Jeff Jarnecke, associate director of championships, has been the point person for the NCAA as it revamps the bid process. He led the establishment of a timeline that kicks off in June at the NACDA meetings in Orlando with several presentations to explain the new format. The NCAA will follow up with a seminar and a series of webinars later in June for members of the National Association of Sports Commissions.
“I haven’t seen a downside to it at all,” said Gary Alexander, senior vice president and COO of the Nashville Sports Commission, and chairman of the NASC for 2012-13. “This allows all of the entities bidding to look at a long-range plan for events they’d like to host. You want to spread out your bigger events so that there’s not as much of a financial burden on the community all at once.”
All of the bidding will be done electronically. Video, audio, graphics and photos are all permitted to be a part of the bid. It does not cost anything to bid on an NCAA championship.
“This way, we won’t drown in a sea of binders,” Jarnecke said.
Bids are evaluated by the committees for each championship. Committees are typically made up of athletic directors and commissioners.
The only championships not available are baseball, softball, FCS football, and men’s and women’s golf. Those sports are locked into unique or long-term deals, like the College World Series in Omaha, Neb.
Previously, when championships went out to bid at different times, the NCAA was in “a perpetual bid state,” Jarnecke said. There was a need for a more centralized approach.
“This is more streamlined, more structured, and it gives us a chance to market ourselves,” Jarnecke said. “We used to make an announcement on the website when there was a bidding process, and now we’re going to actually promote our events, and hopefully identify some new cities that have not been in the mix.”
Jarnecke and Lewis also believe the comprehensive approach to selecting championship sites will lead to greater efficiencies for the host organizations. The hosts typically are local sports commissions that establish a budget and enlist a local NCAA school or conference to work with.

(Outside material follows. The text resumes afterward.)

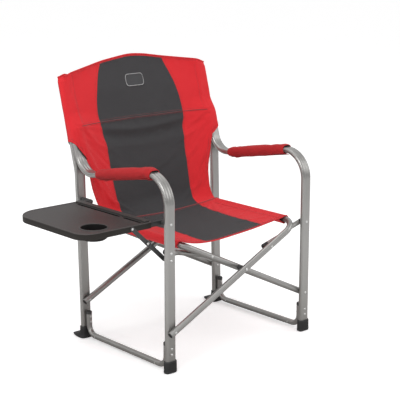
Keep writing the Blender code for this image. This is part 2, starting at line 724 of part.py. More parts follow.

The NCAA pays each local organizing group what it calls an honorarium, or an amount that is the basis for a working budget. The amount is usually in the tens of thousands of dollars.
For example, when the University of Georgia hosted tennis championships, the NCAA granted the school $10,000, but “there’s no question Georgia spent more than that in resources and personnel,” Lewis said. “They had people working the whole year to plan that event. … People often misunderstand our championships and think that the NCAA runs them. We organize them, but the members are the arms, legs and souls of these championships. They’re the ones lining the field and running concessions.”
The centralized bidding process also allows for sports commissions to better chart out their calendars and look for ways to cut costs. If a city knows that it has, for example, a Frozen Four one year and the wrestling championships another year, it will be better able to negotiate hotel rates.
That’s where an additional level of sponsorship — a third tier, as Lewis called it — could come into play. A sponsor in the hotel category could create advantages in terms of rates, amenities, meals, anything that greater purchasing power might afford.
Sheraton was a sponsor in the past, and the NCAA used it when available, but it wasn’t a true business-to-business play, Jarnecke said.
“We need to aggregate our negotiating power,” Jarnecke said.